1. Field of the Invention
The present invention relates generally to the field of software compilation, and more particularly to the field of mixed language software compilation toward software implementation, hardware implementation, or both.
2. Description of the Related Art
In the software programming field, there are numerous programming languages optimized for different purposes. For example, the object-oriented programming languages (OOPLs) are the natural choice for implementation of an Object-Oriented Design because they support the object notions of classes, inheritance, information hiding, and dynamic binding. Currently available OOPLs include C++, Objective C, Smalltalk, Eiffel, Common LISP Object System (CLOS), Object Pascal, Java, and Ada 95.
Object-oriented (OO) applications can be written in either conventional languages or OOPLs, but they are much easier to write in languages especially designed for OO programming. OO languages can be divided into two categories, hybrid languages and pure OO languages. Hybrid languages are based on some non-OO model that has been enhanced with OO concepts. C++ (a superset of non-OO language C), Ada 95, and CLOS (an object-enhanced version of LISP) are hybrid languages. Pure OO languages are based entirely on OO principles; Smalltalk, Java, and Simula are pure OO languages.
Another available computer language type is a distributed programming language that supports Internet-based applications. Several new languages now available, such as Java, Phantom, and Python, attempt to provide Internet- or Web-optimized solutions. All of these languages provide some degree of network support. However, equally important is that all of the distributed programming languages that support Web applications also support general programming tasks, which constitute the bulk of Web-related programming. Distributed programming languages also qualify as object-oriented, since they enable sub-typing, polymorphism, inheritance and dynamic binding.

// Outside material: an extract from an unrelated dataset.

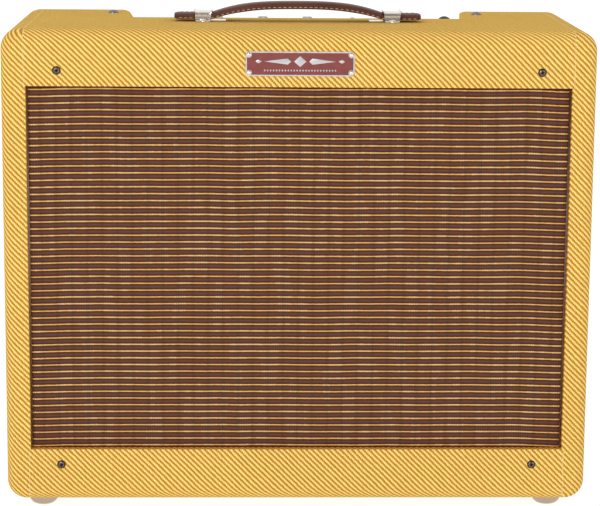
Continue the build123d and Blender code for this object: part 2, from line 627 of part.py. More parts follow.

Also, distributed programming languages are interpreted, which makes them largely platform independent and allows the user to migrate programs and objects more easily from location to location. Phantom, and Python are pure distributed programming languages but can be difficult to compile. Java shares the strengths of the other distributed language, but can be more efficiently compiled. Thus, Java is a hybrid distributed programming language because it is based on a non-Web model that has been enhanced with Web concepts.
Another category of programs are hardware description languages (HDL) that specify design behavior. Some hardware description languages are intended for a particular type of behavior. For example, Esterel is a language designed for control-oriented behavior, while Lustre and Signal are optimized for data-oriented behavior. It should be noted that, while Esterel is an outstanding language for hardware description, it was originally written for pure software applications and continues to be used as such. As with other language types, hardware description languages may be hybridized to enhance functionality.
One candidate for producing a hybrid language for hardware descriptive purposes is the language C. While C alone can be inefficient for pure hardware design work, since the design flow might lack certain key tools and capabilities, C is widely used and the overhead saved in choosing a widely-known language can be considerable.
Thus, in the available art, there are several published languages for specification of system-level mixed hardware/software designs, which are commonly conceived as interacting, concurrent modules. The available art languages provide mechanisms for specifying both the computation of each module and the communication and coordination between them. The available art languages can be summarized as follows.
1. A host language is used for describing the computation of each process and a coordination language is used for describing concurrency and interprocess communication. For reference, please, see “Design of embedded systems: formal models, validation, and synthesis”, by S. Edwards, L. Lavagno, E. A. Lee, and A. Sangiovanni-Vincentelli, published in the Proceedings of the IEEE, 85(3), 366-390, March 1997, included herein by reference. A disadvantage of this approach is that the burden of deciding what is coordination and what is computation is left to the user and is fixed, a priori, by the language choice even though the definition is often quite blurred. An advantage is that the compilation algorithms for computation and coordination can be made very efficient.
2. A single language is defined with a single compilation algorithm. A problem with this approach is that it is difficult to best exploit all the potential interplay between concurrency, control and sequencing with a single general-purpose compiler. Traditional software compilation focuses mostly on extracting local parallelism and executing local optimizations, while concurrency compilation focuses mostly on global scheduling.
There is therefore a need in the art for a language, and an associated compiling technique, that combines the advantages of a plurality of existing languages to provide system level designers with a tool powerful enough to support efficient specification of control and data, globally optimized compilation to hardware and software, and that includes semantics and well-developed accompanying compilers and development tool sites familiar enough to the installed base of users to enable rapid, widespread adoption.